After a couple wrong turns, multiple driving blips including getting myself stuck in the central piazza of town and having to restart my engine at least twice, I decide to park and find this place on foot.  The town is small, and the car has only become an obstacle at this point.  Even by foot, finding this bed and breakfast is no easy feat.  Upon reaching it, I realize that going by foot is in fact the only way to find it because it is on an un-driveable road (expect for scooter or motorbike).  Bartolo, one of the hosts, greets me, and I semi-desperately ask him to park my car in his little, hard-to-access, parking spot in the center of town.  He obliges.  Somehow, I’ve made it from the airport to my host with hurting myself, the car, or anyone or anything around me.  Success.

On day 2 in Italy, I take a break and find a ferry to the nearby island of Capri, where I intend to rest, explore, eat gelato, drink coffee, and take lots of pictures.  The car remains untouched on this day.

Day 3, however, has a different fate for my relationship with the Fiat.  In a stroke of luck, Bartolo offers to give me a driving lesson in the morning.  I accept eagerly!  He exits his garage, finds a slightly quieter road, which is on quite the hill, parks and tells me to switch into the driver’s seat.  We will be practicing using the handbrake to start moving from a stopped position on a hill.  I will always be grateful for his patience through several false starts.  He realizes how much of a beginner I am, and he questions how I made it all the way from the airport.  After my lesson of about an hour, I drop him off, and I continue on to the Amalfi Coast.  Trial by fire.  I try not to think about the worse that could happen.

Before I continue to describe my experience on the famous SS163 Highway that stretches the length of the Amalfi Coast, I will first try to paint a picture of the road itself.  In 1953, John Steinbeck described the road as follows:

“Flaming like a meteor we hit the coast, a road, high, high above the blue sea, that hooked and corkscrewed on the edge of nothing, a road carefully designed to be a little narrower than two cars side by side.  And on this road, the busses, the trucks, the motor scooters and the assorted livestock.  We didn’t see much of the road.  In the back seat my wife and I lay clutched in each other’s arms, weeping hysterically.”

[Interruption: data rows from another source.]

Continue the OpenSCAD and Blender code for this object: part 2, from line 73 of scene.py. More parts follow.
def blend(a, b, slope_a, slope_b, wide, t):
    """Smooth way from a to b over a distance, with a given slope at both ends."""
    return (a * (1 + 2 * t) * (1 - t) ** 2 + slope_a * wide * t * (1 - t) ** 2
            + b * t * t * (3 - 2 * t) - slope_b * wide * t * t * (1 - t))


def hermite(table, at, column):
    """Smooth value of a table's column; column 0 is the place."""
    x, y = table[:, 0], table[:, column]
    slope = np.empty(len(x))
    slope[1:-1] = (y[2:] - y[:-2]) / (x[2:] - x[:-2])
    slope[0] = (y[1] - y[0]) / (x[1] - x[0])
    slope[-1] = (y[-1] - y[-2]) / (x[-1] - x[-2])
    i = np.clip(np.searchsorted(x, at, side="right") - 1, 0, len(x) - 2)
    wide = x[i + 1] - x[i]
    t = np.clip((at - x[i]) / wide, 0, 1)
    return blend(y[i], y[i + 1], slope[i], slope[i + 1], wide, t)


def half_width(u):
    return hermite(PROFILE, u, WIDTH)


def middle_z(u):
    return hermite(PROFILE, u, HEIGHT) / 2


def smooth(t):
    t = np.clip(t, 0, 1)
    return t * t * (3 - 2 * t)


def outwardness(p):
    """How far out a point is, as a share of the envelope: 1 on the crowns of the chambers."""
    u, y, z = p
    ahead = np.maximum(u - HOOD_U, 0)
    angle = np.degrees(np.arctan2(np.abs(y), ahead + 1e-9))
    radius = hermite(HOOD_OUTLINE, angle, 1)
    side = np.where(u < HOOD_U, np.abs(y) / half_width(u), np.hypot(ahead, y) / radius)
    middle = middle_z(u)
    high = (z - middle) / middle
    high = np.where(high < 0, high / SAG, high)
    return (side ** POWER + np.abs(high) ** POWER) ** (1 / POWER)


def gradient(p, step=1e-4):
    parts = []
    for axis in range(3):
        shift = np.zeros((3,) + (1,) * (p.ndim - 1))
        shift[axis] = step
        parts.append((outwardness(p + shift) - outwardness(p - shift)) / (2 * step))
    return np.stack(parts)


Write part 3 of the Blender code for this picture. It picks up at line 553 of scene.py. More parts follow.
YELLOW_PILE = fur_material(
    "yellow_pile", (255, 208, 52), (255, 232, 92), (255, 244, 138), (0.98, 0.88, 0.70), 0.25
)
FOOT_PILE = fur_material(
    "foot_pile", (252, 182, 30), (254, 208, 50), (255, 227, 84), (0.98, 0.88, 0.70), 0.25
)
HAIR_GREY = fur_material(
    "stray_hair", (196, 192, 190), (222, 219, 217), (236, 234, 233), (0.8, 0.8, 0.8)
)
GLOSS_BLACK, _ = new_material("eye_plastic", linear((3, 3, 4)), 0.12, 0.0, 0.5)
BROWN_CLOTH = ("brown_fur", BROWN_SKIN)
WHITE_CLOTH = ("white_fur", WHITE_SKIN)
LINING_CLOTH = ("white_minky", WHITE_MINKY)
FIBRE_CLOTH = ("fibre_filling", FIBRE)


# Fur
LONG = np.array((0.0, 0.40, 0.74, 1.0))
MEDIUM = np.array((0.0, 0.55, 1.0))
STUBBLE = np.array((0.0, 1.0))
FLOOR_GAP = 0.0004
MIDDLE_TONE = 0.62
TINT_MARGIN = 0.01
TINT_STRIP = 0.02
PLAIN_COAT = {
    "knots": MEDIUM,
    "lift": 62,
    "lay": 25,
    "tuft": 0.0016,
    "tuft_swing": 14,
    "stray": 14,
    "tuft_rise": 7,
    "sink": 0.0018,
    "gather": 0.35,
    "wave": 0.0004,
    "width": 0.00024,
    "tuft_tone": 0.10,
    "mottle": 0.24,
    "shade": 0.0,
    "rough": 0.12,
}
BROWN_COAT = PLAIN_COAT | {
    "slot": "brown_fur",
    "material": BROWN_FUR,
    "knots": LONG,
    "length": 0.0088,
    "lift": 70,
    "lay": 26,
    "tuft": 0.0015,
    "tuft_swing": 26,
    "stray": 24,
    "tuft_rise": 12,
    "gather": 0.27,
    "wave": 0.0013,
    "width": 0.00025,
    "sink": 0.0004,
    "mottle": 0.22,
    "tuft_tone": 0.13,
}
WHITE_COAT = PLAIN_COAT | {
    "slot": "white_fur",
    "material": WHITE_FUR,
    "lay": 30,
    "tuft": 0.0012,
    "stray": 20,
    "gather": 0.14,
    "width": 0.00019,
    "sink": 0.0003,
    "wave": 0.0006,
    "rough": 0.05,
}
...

The only real difference from this description is that there seems to be a lack of livestock today, for which I am grateful; however, I imagine that the number of busses hasincreased.  There are also the other cars and semi-reckless drivers to be mindful of such as when a new Ferrari was closely following me.  But the skies are blue, the cliffs are magical, the houses perfectly painted pastel with a worn look that only be described as loved, and I feel I am competent enough in the car not to roll into anything or anyone.

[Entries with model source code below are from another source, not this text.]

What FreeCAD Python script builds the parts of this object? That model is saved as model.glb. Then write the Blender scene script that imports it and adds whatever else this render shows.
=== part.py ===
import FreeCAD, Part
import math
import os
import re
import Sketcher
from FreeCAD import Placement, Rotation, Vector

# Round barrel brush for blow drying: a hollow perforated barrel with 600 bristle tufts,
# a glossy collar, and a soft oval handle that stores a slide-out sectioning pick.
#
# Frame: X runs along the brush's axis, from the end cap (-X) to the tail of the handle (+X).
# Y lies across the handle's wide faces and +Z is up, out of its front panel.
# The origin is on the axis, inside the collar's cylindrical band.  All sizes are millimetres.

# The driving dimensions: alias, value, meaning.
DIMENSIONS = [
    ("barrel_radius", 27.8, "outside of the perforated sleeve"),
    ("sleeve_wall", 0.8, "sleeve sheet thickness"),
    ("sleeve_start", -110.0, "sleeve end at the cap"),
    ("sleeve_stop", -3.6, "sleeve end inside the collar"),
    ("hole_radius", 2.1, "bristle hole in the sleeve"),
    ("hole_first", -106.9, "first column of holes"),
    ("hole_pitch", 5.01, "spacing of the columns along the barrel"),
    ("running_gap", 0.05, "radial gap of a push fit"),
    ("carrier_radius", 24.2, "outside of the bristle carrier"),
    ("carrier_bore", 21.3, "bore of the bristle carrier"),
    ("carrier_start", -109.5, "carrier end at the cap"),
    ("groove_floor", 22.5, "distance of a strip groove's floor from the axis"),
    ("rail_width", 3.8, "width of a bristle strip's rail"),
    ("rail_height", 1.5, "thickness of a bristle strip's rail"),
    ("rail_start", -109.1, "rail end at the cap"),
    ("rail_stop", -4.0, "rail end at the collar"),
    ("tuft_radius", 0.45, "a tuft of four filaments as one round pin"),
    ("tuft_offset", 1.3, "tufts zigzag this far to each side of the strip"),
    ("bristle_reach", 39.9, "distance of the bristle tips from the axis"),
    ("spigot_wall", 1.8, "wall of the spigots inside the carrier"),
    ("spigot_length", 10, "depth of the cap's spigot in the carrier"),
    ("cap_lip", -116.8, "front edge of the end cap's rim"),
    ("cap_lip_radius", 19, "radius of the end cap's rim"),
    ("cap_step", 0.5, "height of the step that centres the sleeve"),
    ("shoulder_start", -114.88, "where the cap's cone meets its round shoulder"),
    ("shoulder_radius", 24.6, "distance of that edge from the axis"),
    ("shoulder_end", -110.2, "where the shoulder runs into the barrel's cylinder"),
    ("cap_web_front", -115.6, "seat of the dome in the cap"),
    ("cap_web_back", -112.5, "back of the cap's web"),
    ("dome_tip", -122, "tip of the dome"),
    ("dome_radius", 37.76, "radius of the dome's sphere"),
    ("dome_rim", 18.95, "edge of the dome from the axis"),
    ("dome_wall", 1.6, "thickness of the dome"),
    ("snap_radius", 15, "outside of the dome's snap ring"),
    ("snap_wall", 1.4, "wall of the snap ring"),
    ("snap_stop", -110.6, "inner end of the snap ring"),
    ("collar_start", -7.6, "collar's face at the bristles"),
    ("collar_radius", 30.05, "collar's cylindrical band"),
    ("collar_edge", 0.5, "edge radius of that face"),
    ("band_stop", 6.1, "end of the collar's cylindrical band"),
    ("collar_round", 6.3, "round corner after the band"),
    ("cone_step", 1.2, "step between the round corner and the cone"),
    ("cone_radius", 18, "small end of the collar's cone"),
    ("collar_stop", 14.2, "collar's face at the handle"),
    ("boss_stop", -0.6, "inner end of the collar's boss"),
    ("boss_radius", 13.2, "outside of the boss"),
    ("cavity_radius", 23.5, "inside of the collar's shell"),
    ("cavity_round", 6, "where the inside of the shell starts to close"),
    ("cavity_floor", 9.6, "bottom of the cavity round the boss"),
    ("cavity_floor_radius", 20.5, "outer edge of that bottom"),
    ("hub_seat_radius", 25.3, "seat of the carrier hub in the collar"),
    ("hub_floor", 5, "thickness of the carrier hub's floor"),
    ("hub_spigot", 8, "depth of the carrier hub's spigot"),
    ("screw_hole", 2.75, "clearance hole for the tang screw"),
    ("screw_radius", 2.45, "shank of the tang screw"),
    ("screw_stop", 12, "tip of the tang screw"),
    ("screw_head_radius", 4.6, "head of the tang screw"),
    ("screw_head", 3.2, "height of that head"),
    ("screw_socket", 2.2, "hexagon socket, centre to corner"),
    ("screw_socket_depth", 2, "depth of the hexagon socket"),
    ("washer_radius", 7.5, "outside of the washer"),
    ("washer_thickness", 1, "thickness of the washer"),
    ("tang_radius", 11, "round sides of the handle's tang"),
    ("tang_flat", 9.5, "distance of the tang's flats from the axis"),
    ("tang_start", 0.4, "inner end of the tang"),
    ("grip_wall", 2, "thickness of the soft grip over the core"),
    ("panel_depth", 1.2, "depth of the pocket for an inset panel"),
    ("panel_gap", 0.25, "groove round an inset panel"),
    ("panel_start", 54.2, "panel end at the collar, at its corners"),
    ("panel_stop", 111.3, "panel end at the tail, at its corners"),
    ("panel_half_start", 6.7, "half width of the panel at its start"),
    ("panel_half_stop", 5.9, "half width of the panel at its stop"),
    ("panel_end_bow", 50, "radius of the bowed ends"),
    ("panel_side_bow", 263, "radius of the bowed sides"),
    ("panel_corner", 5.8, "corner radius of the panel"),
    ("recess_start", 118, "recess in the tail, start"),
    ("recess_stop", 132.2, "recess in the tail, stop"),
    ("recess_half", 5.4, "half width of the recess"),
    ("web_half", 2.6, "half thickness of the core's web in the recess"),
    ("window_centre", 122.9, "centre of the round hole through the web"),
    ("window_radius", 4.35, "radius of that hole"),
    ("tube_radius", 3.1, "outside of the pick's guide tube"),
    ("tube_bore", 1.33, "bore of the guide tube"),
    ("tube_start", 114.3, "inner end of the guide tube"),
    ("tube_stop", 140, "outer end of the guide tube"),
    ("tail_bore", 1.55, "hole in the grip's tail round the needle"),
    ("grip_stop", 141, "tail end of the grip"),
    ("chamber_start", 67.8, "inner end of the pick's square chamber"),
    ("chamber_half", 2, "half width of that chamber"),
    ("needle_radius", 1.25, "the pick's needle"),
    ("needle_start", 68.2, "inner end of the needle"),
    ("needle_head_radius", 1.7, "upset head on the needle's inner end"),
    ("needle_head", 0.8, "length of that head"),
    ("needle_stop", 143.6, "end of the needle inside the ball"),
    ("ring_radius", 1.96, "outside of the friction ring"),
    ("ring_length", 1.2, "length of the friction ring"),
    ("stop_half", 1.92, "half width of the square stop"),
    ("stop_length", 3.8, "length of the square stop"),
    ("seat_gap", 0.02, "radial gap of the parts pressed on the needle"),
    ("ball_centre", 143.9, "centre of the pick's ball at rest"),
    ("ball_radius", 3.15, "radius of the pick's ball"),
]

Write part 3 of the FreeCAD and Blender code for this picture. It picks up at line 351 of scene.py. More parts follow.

I turn on my Italian soundtrack, put my camera at the ready on the passenger seat, and keep my hand anxiously on the shifter.  Despite the challenge of the terrain, the road is incredible.  The houses have all found small semi-stable patches to rest themselves on the hillside.  Balconies extend outward to the sea from every door and window.  The road follows the contour of the cliffs both side to side and up and down.  The day is sunny and clear, and everything but the shear amount of concentration needed to keep driving onwards has me feeling at peace.  I complete the entire coast from Sorrento to Vietri and I decide that it is only safe to take the highway back as it is both getting late and I am quite spent.

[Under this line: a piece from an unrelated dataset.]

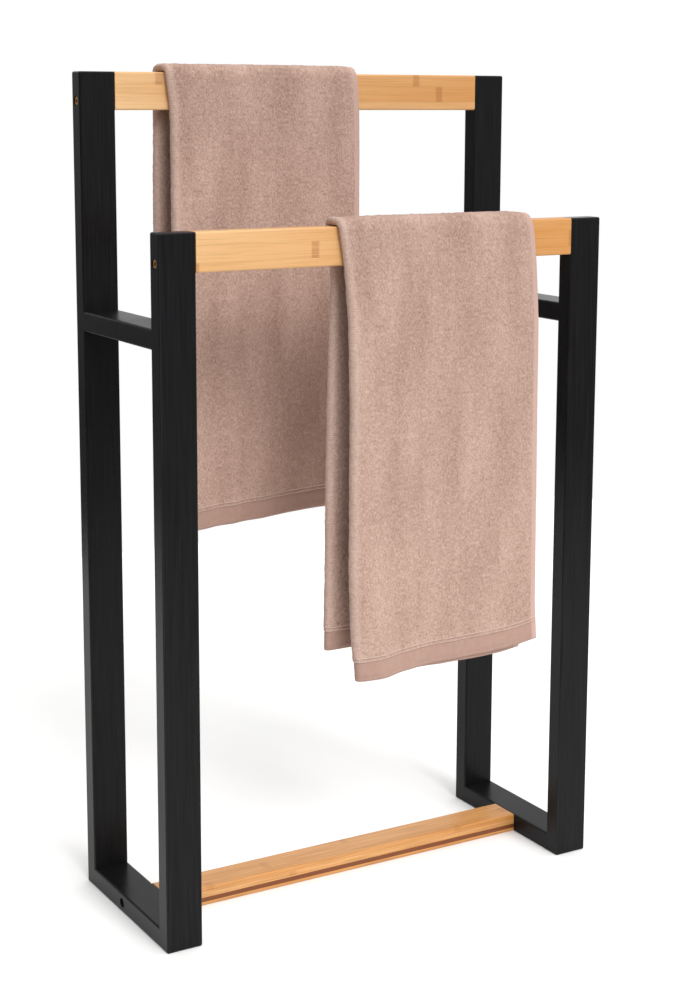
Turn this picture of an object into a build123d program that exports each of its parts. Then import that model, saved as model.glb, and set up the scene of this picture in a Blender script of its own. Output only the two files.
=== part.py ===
from build123d import *
import os

# Free-standing towel rack. Origin on the floor at the centre of the footprint,
# +X to the right, +Y to the rear, +Z up. All sizes in millimetres.

# overall sizes
rack_width = 510
rack_depth = 200
rear_height = 850
front_height = 702
stretcher_top = 612

# one stock for every post, rail and bar
stock_thick = 20
stock_wide = 38
edge_radius = 2

# wooden dowels
dowel_radius = 4
dowel_length = 30
dowel_chamfer = 0.8
dowel_hole_radius = 4.1
dowel_in_post = 11.5
dowel_hole_spare = 0.5
frame_dowel_offset = 10

# screws through the side frames into the bar ends
screw_from_edge = 9
bar_dowel_from_edge = 10
head_radius = 4.7
head_height = 4
socket_flats = 4
socket_depth = 2.5
shank_radius = 3
shank_length = 34
thread_radius = 2.75
thread_length = 27
tip_length = 4
tip_radius = 1
counterbore_radius = 5
shank_hole_radius = 3.1
pilot_radius = 2.85
pilot_spare = 2
bar_head_recess = 0.8
foot_head_recess = 3

# towels, each folded double along its length
towel_gap = 0.5
towel_thick = 8.5
towel_cap_depth = 14
towel_outer_radius = 9

# towel outlines in X and Z: left and right side at the bar and at each hem
front_towel_top = (-65, 160)
front_towel_front_hem = (-51, 173)
front_towel_front_hem_z = 242
front_towel_back_hem = (-64, 166)
front_towel_back_hem_z = 270
rear_towel_top = (-165, 60)
rear_towel_front_hem = (-163, 66)
rear_towel_front_hem_z = 374
rear_towel_back_hem = (-164, 62)
rear_towel_back_hem_z = 434

half_width = rack_width / 2
half_depth = rack_depth / 2
inner_half_width = half_width - stock_wide
inner_half_depth = half_depth - stock_thick
frame_mid_x = half_width - stock_wide / 2
bar_mid_y = half_depth - stock_thick / 2
stretcher_mid_z = stretcher_top - stock_thick / 2
dowel_hole_in_post = dowel_in_post + dowel_hole_spare
dowel_hole_in_rail = dowel_length - dowel_hole_in_post + 2 * dowel_hole_spare

along_x = Rot(0, 90, 0)
along_y = Rot(90, 0, 0)
from_floor = (Align.CENTER, Align.CENTER, Align.MIN)


def block(x_range, y_range, z_range):
    """Box between two limits on each axis."""
    sizes = [high - low for low, high in (x_range, y_range, z_range)]
    return Pos(x_range[0], y_range[0], z_range[0]) * Box(*sizes, align=Align.MIN)


def write(node, *solids):
    export_step(Compound(children=list(solids)), f"parts/{node}.step")


def side_frame(side):
    """One side frame in a single block, with all its outside edges eased."""
    x_range = sorted((side * inner_half_width, side * half_width))
    frame = block(x_range, (inner_half_depth, half_depth), (0, rear_height))
    frame += block(x_range, (-half_depth, -inner_half_depth), (0, front_height))
    frame += block(x_range, (-inner_half_depth, inner_half_depth), (0, stock_thick))
    stretcher_z = (stretcher_top - stock_thick, stretcher_top)
    frame += block(x_range, (-inner_half_depth, inner_half_depth), stretcher_z)
    post_ends = [
        edge
        for edge in frame.edges().filter_by(Axis.X)
        if edge.center().Z > front_height - 1 or abs(edge.center().Y) > half_depth - 1
    ]
    outline = frame.edges().filter_by(Axis.Y) + frame.edges().filter_by(Axis.Z)
    return fillet(outline + post_ends, edge_radius)


def frame_dowel_places(side):
    """Centre of each dowel on the joint planes between the posts and cross pieces."""
    return [
        (side * frame_mid_x + offset, end, z)
        for z in (stock_thick / 2, stretcher_mid_z)
        for end in (-1, 1)
        for offset in (-frame_dowel_offset, frame_dowel_offset)
    ]


def frame_dowel_holes(side):
    depth = dowel_hole_in_post + dowel_hole_in_rail
    middle = inner_half_depth + dowel_hole_in_post - depth / 2
    return [
        Pos(x, end * middle, z) * along_y * Cylinder(dowel_hole_radius, depth)
        for x, end, z in frame_dowel_places(side)
    ]


def dowel():
    """Plain wooden dowel along Z, centred, with chamfered ends."""
    pin = Cylinder(dowel_radius, dowel_length)
    return chamfer(pin.edges().filter_by(GeomType.CIRCLE), dowel_chamfer)


def frame_dowels(side):
    middle = inner_half_depth + dowel_in_post - dowel_length / 2
    return [
        Pos(x, end * middle, z) * along_y * dowel()
        for x, end, z in frame_dowel_places(side)
    ]


# each bar: limits in Y and Z, centres of its screw and dowel in Y and Z, and how deep
# the screw heads lie below the outside faces
bars = {
    "rear": {
        "y": (inner_half_depth, half_depth),
        "z": (rear_height - stock_wide, rear_height),
        "screw": (bar_mid_y, rear_height - stock_wide + screw_from_edge),
        "dowel": (bar_mid_y, rear_height - bar_dowel_from_edge),
        "recess": bar_head_recess,
    },
    "front": {
        "y": (-half_depth, -inner_half_depth),
        "z": (front_height - stock_wide, front_height),
        "screw": (-bar_mid_y, front_height - stock_wide + screw_from_edge),
        "dowel": (-bar_mid_y, front_height - bar_dowel_from_edge),
        "recess": bar_head_recess,
    },
    "foot": {
        "y": (-stock_wide / 2, stock_wide / 2),
        "z": (0, stock_thick),
        "screw": (stock_wide / 2 - screw_from_edge, stock_thick / 2),
        "dowel": (bar_dowel_from_edge - stock_wide / 2, stock_thick / 2),
        "recess": foot_head_recess,
    },
}


def from_outside(side, y, z, recess):
    """Place something built along +Z so that it points inward from a side face."""
    return Pos(side * (half_width - recess), y, z) * Rot(0, -90 * side, 0)


def screw_hole(bar, side):
    """Counterbore, clearance hole and pilot hole for one screw."""
    seat = bar["recess"] + head_height
    shank_end = seat + shank_length
    screw_end = shank_end + thread_length + tip_length
    hole = Cylinder(counterbore_radius, seat, align=from_floor)
    hole += Cylinder(shank_hole_radius, shank_end + pilot_spare, align=from_floor)
    hole += Cylinder(pilot_radius, screw_end + pilot_spare, align=from_floor)
    return from_outside(side, *bar["screw"], 0) * hole


def screw():
    """Hexagon socket screw along +Z with the outside of its head at zero."""
    head = Cylinder(head_radius, head_height, align=from_floor)
    head = chamfer(head.edges().group_by(Axis.Z)[0], 0.4)
    socket = extrude(RegularPolygon(socket_flats / 2, 6, major_radius=False), socket_depth)
    shank = Pos(0, 0, head_height) * Cylinder(shank_radius, shank_length, align=from_floor)
    thread_start = head_height + shank_length
    thread = Cylinder(thread_radius, thread_length, align=from_floor)
    tip = Cone(thread_radius, tip_radius, tip_length, align=from_floor)
    thread = Pos(0, 0, thread_start) * thread
    tip = Pos(0, 0, thread_start + thread_length) * tip
    return head - socket + shank + thread + tip


def screws(bar):
    return [
        from_outside(side, *bar["screw"], bar["recess"]) * screw() for side in (-1, 1)
    ]


def bar_dowel_hole(bar, side):
    depth = dowel_hole_in_post + dowel_hole_in_rail
    middle = inner_half_width + dowel_hole_in_post - depth / 2
    y, z = bar["dowel"]
    return Pos(side * middle, y, z) * along_x * Cylinder(dowel_hole_radius, depth)


def bar_dowels(bar):
    middle = inner_half_width + dowel_in_post - dowel_length / 2
    y, z = bar["dowel"]
    return [Pos(side * middle, y, z) * along_x * dowel() for side in (-1, 1)]


def bar_solid(bar):
    """Bamboo bar with eased long edges, drilled in both ends."""
    solid = block((-inner_half_width, inner_half_width), bar["y"], bar["z"])
    solid = fillet(solid.edges().filter_by(Axis.X), edge_radius)
    for side in (-1, 1):
        solid -= screw_hole(bar, side)
        solid -= bar_dowel_hole(bar, side)
    return solid


def drop(y_range, top, hem, top_z, hem_z):
    """Hanging part of a towel: an outline in X and Z with thickness in Y."""
    outline = Polyline((top[0], top_z), (top[1], top_z), (hem[1], hem_z), (hem[0], hem_z), close=True)
    sheet = Plane.XZ * make_face(outline)
    return Pos(0, y_range[1], 0) * extrude(sheet, y_range[1] - y_range[0])


def towel(bar, top, front_hem, front_hem_z, back_hem, back_hem_z):
    """Towel hung over a bar: a cap round the bar's top and one drop on each side."""
    bar_front, bar_rear = bar["y"]
    bar_top = bar["z"][1]
    mid_y = (bar_front + bar_rear) / 2
    inner_half = stock_thick / 2 + towel_gap
    outer_half = inner_half + towel_thick
    cap_z = bar_top - towel_cap_depth
    tall = towel_cap_depth + towel_gap
    outer = Pos(0, tall + towel_thick - outer_half) * RectangleRounded(
        2 * outer_half, 2 * outer_half, towel_outer_radius
    )
    inner = Pos(0, tall - inner_half) * RectangleRounded(
        2 * inner_half, 2 * inner_half, edge_radius + towel_gap
    )
    below = Pos(0, -rack_depth / 2) * Rectangle(rack_depth, rack_depth)
    arch = outer + Pos(0, (tall + towel_thick - outer_half) / 2) * Rectangle(
        2 * outer_half, tall + towel_thick - outer_half
    )
    hollow = inner + Pos(0, (tall - inner_half) / 2) * Rectangle(2 * inner_half, tall - inner_half)
    profile = arch - hollow - below
    section = Plane(origin=(top[0], mid_y, cap_z), x_dir=(0, 1, 0), z_dir=(1, 0, 0))
    solid = extrude(section * profile, top[1] - top[0])
    solid += drop((mid_y - outer_half, mid_y - inner_half), top, front_hem, cap_z, front_hem_z)
    solid += drop((mid_y + inner_half, mid_y + outer_half), top, back_hem, cap_z, back_hem_z)
    return solid


os.makedirs("parts", exist_ok=True)

for side, name in ((-1, "left"), (1, "right")):
    frame = side_frame(side)
    reach = (-rack_width, rack_width)
    pieces = {
        "rear_post": block(reach, (inner_half_depth, rack_depth), (0, rear_height)),
        "front_post": block(reach, (-rack_depth, -inner_half_depth), (0, rear_height)),
        "bottom_rail": block(reach, (-inner_half_depth, inner_half_depth), (0, stock_wide)),
        "stretcher": block(
            reach, (-inner_half_depth, inner_half_depth), (front_height / 2, front_height)
        ),
    }
    holes = frame_dowel_holes(side)
    for bar in bars.values():
        holes += [screw_hole(bar, side), bar_dowel_hole(bar, side)]
    for piece, region in pieces.items():
        solid = frame & region
        for hole in holes:
            solid -= hole
        write(f"{name}_{piece}", solid)
    write(f"{name}_frame_dowels", *frame_dowels(side))

for name, bar in bars.items():
    label = "foot_bar" if name == "foot" else f"{name}_towel_bar"
    write(label, bar_solid(bar))
    write(f"{name}_bar_screws", *screws(bar))
    write(f"{name}_bar_dowels", *bar_dowels(bar))

front_towel = towel(
    bars["front"],
    front_towel_top,
    front_towel_front_hem,
    front_towel_front_hem_z,
    front_towel_back_hem,
    front_towel_back_hem_z,
)
write("front_towel", front_towel)

rear_towel = towel(
    bars["rear"],
    rear_towel_top,
    rear_towel_front_hem,
    rear_towel_front_hem_z,
    rear_towel_back_hem,
    rear_towel_back_hem_z,
)
write("rear_towel", rear_towel)
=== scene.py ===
import math
from functools import partial

import bpy
import numpy as np
from mathutils import Matrix, Vector


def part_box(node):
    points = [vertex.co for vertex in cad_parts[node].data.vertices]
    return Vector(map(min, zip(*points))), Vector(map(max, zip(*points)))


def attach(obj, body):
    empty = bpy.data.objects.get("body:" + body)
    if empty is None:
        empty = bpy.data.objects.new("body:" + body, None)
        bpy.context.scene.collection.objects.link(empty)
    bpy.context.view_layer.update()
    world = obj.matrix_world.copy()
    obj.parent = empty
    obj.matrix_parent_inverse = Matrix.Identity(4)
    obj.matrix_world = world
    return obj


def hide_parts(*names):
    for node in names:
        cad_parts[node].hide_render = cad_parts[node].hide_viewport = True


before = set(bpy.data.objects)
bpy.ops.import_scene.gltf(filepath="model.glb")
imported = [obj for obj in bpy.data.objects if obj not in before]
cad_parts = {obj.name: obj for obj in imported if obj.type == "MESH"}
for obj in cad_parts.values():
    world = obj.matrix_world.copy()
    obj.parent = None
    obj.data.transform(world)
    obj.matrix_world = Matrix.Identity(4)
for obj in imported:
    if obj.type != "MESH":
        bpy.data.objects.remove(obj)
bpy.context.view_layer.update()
mm = 0.001


def linear(hexColour):
    # sRGB hex to the linear RGBA that the shaders take
    parts = [int(hexColour[i:i + 2], 16) / 255 for i in (1, 3, 5)]
    return [p / 12.92 if p <= 0.04045 else ((p + 0.055) / 1.055) ** 2.4 for p in parts] + [1.0]


def addNode(tree, kind, inputs=(), **settings):
    # one node with its settings; an input is a value, a socket, or a node's first live output
    node = tree.nodes.new(kind if "Node" in kind else "ShaderNode" + kind)
    for name, value in settings.items():
        setattr(node, name, value)
    live = [socket for socket in node.inputs if socket.enabled]
    for key, value in inputs.items() if isinstance(inputs, dict) else enumerate(inputs):
        socket = live[key] if isinstance(key, int) else next(s for s in live if s.name == key)
        if isinstance(value, bpy.types.Node):
            value = next(output for output in value.outputs if output.enabled)
        if isinstance(value, bpy.types.NodeSocket):
            tree.links.new(value, socket)
        else:
            socket.default_value = value
    return node


def newMaterial(name):
    material = bpy.data.materials.new(name)
    material.use_nodes = True
    material.node_tree.nodes.clear()
    return material, partial(addNode, material.node_tree)


# camera

cameraLook = {
    "place": (-0.958262, -1.622969, 0.821955),
    "turn": 30.4556,       # degrees to the right of straight ahead
    "tilt": 9.306,         # degrees down
    "roll": 0.164,
    "lens": 65.76,         # mm
    "shiftY": -0.1,
    "clip": (0.05, 200),   # m
}


def makeCamera(look):
    data = bpy.data.cameras.new("camera")
    camera = bpy.data.objects.new("camera", data)
    bpy.context.scene.collection.objects.link(camera)
    data.lens = look["lens"]
    data.shift_y = look["shiftY"]
    data.clip_start, data.clip_end = look["clip"]
    turn = Matrix.Rotation(-math.radians(look["turn"]), 4, "Z")
    tilt = Matrix.Rotation(math.radians(90 - look["tilt"]), 4, "X")
    roll = Matrix.Rotation(math.radians(look["roll"]), 4, "Z")
    camera.matrix_world = Matrix.Translation(look["place"]) @ turn @ tilt @ roll
    bpy.context.scene.camera = camera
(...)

The next day, I conquer another mountainous road on my way up to Bomerano, a part of Agerola, from which point I can start my hike along the Sentiero degli Dei (The Path of the Gods).  This road gives me ample opportunity to practice my hill starts and changing gears between first, second, and third.  At the end of the day, the way down is much easier than the way up.  By this time, however, I am becoming confident enough driving a manual car that I am no longer concerned about being able to do a certain maneuver or being able to avoid damage.  I still stall from time to time, but it usually only takes one re-start before I continue onward.

At the end of the week, I have another adventure into Ravello, a beautiful town full of villas that overlook the Amalfi coast.  The road becomes so narrow at points that there is a stoplight that effectively alternates the direction of the road to allow cars both up and down.  Unfortunately, I find myself pitched upwards and stopped at this light again feeling anxious about a hill start, but to my surprise the start is not only successful, but it is also fluid.  In such situations, I usually find myself opening the window so that I can better hear the noises of the Fiat, and in this particular case, I had forgotten it is down when I give a little yelp of joy that I was so successful in this latest challenge.  After enjoying some wandering around and some lunch in Ravello, I continue onwards to Ronciglione, a small down about an hour north of Rome, where I will be spending the next two nights.  There is limited excitement with regards to my driving on the way to my new host; however, the next morning when I venture to see the local palace, things get a little more interesting.

Somehow, I find myself pinned between two hills of significant grade and am not sure which to attempt.  The roads are narrow, steep, and ill paved.  I try one direction and am only presented will more poor options.  I somehow turn around and am back where I began.  I try the other direction (from where I came initially), and realize that the hill is a bit much for my 500.  I stall in the middle of the hill.  Take two involves me staying in low gear and building whatever momentum I can along the way.  This is also unsuccessful, and after stalling, I am forced to reverse down this rather unpleasant slope.  Finally, on my third try up the same hill, I remain in low gear and keep my forward momentum as high as possible, and somehow make it to the top.  What a relief!

After a week’s time, returning my car to FCO airport before making my way to Italy’s Tuscany region is a nice moment.  The memory of leaving the same parking garage just a week ago is still fresh, and I am pleased of the improvement I have made when it comes to manual transmissions.  This will be an adventure I will not soon forget and it will be a new skill that will hopefully again be useful.